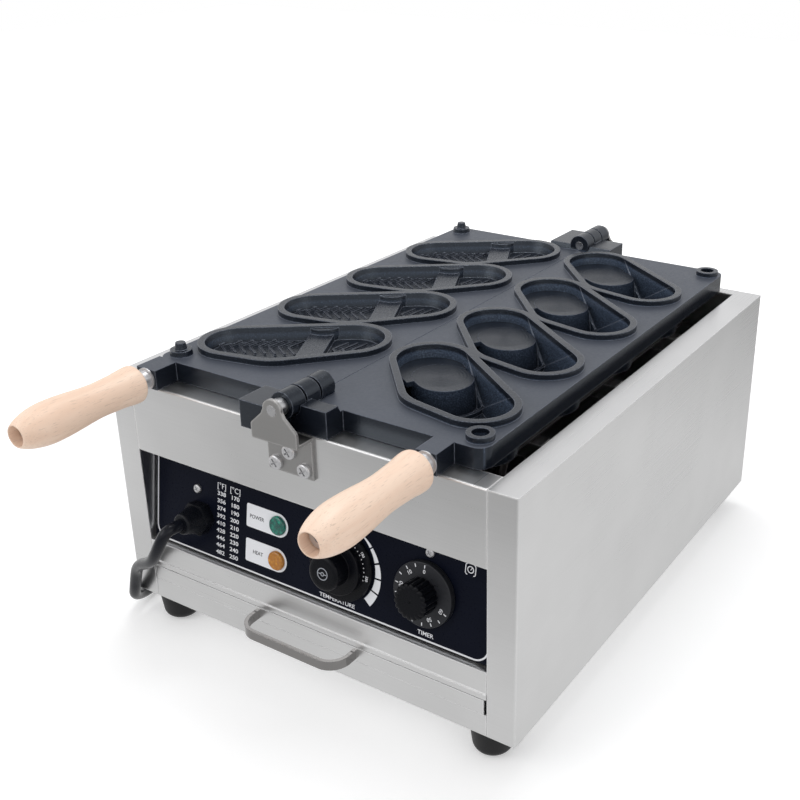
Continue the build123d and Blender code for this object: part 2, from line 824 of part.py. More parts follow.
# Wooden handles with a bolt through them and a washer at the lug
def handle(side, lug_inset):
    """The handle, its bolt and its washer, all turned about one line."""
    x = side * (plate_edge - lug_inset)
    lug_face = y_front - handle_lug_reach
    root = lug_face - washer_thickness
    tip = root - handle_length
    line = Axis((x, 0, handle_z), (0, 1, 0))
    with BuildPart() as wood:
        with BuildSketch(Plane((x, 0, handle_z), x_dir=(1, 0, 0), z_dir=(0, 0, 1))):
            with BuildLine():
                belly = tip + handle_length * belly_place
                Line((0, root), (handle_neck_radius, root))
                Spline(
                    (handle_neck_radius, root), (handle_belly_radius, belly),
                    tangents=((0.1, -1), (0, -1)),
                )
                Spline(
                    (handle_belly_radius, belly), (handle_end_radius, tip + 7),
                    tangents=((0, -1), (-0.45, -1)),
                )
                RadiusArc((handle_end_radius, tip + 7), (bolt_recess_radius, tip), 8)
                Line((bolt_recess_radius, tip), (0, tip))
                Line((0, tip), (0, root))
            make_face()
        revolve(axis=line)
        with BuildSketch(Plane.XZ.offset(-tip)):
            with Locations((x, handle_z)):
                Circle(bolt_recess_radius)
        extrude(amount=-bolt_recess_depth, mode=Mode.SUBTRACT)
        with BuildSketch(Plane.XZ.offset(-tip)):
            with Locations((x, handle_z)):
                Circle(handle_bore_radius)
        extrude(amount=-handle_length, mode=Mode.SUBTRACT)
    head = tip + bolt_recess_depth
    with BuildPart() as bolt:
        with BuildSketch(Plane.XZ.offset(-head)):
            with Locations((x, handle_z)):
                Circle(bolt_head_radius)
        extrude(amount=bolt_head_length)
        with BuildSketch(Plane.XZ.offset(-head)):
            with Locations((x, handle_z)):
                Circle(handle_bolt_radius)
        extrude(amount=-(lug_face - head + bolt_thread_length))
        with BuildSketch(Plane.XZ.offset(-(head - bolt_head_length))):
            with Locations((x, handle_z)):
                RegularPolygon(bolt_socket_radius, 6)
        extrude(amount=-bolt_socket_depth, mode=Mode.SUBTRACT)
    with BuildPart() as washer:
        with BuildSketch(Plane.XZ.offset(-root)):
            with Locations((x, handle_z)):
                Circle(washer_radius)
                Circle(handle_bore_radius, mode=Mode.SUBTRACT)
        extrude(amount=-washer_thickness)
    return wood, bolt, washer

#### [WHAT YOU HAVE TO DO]
Reproduce the listing above word for word.

#### [FINISHED EXERCISE]
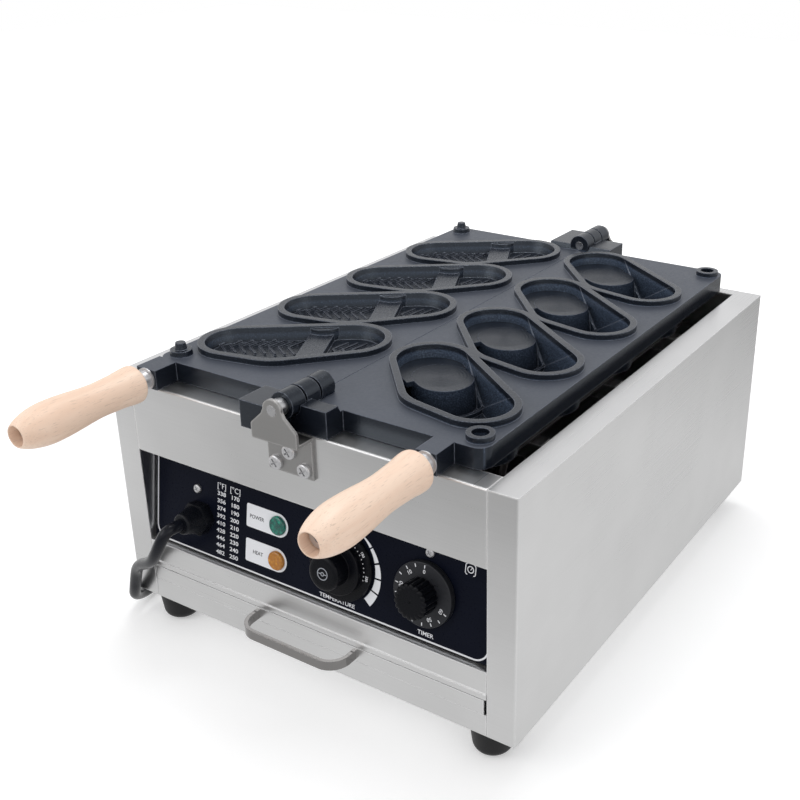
Continue the build123d and Blender code for this object: part 2, from line 824 of part.py. More parts follow.
# Wooden handles with a bolt through them and a washer at the lug
def handle(side, lug_inset):
    """The handle, its bolt and its washer, all turned about one line."""
    x = side * (plate_edge - lug_inset)
    lug_face = y_front - handle_lug_reach
    root = lug_face - washer_thickness
    tip = root - handle_length
    line = Axis((x, 0, handle_z), (0, 1, 0))
    with BuildPart() as wood:
        with BuildSketch(Plane((x, 0, handle_z), x_dir=(1, 0, 0), z_dir=(0, 0, 1))):
            with BuildLine():
                belly = tip + handle_length * belly_place
                Line((0, root), (handle_neck_radius, root))
                Spline(
                    (handle_neck_radius, root), (handle_belly_radius, belly),
                    tangents=((0.1, -1), (0, -1)),
                )
                Spline(
                    (handle_belly_radius, belly), (handle_end_radius, tip + 7),
                    tangents=((0, -1), (-0.45, -1)),
                )
                RadiusArc((handle_end_radius, tip + 7), (bolt_recess_radius, tip), 8)
                Line((bolt_recess_radius, tip), (0, tip))
                Line((0, tip), (0, root))
            make_face()
        revolve(axis=line)
        with BuildSketch(Plane.XZ.offset(-tip)):
            with Locations((x, handle_z)):
                Circle(bolt_recess_radius)
        extrude(amount=-bolt_recess_depth, mode=Mode.SUBTRACT)
        with BuildSketch(Plane.XZ.offset(-tip)):
            with Locations((x, handle_z)):
                Circle(handle_bore_radius)
        extrude(amount=-handle_length, mode=Mode.SUBTRACT)
    head = tip + bolt_recess_depth
    with BuildPart() as bolt:
        with BuildSketch(Plane.XZ.offset(-head)):
            with Locations((x, handle_z)):
                Circle(bolt_head_radius)
        extrude(amount=bolt_head_length)
        with BuildSketch(Plane.XZ.offset(-head)):
            with Locations((x, handle_z)):
                Circle(handle_bolt_radius)
        extrude(amount=-(lug_face - head + bolt_thread_length))
        with BuildSketch(Plane.XZ.offset(-(head - bolt_head_length))):
            with Locations((x, handle_z)):
                RegularPolygon(bolt_socket_radius, 6)
        extrude(amount=-bolt_socket_depth, mode=Mode.SUBTRACT)
    with BuildPart() as washer:
        with BuildSketch(Plane.XZ.offset(-root)):
            with Locations((x, handle_z)):
                Circle(washer_radius)
                Circle(handle_bore_radius, mode=Mode.SUBTRACT)
        extrude(amount=-washer_thickness)
    return wood, bolt, washer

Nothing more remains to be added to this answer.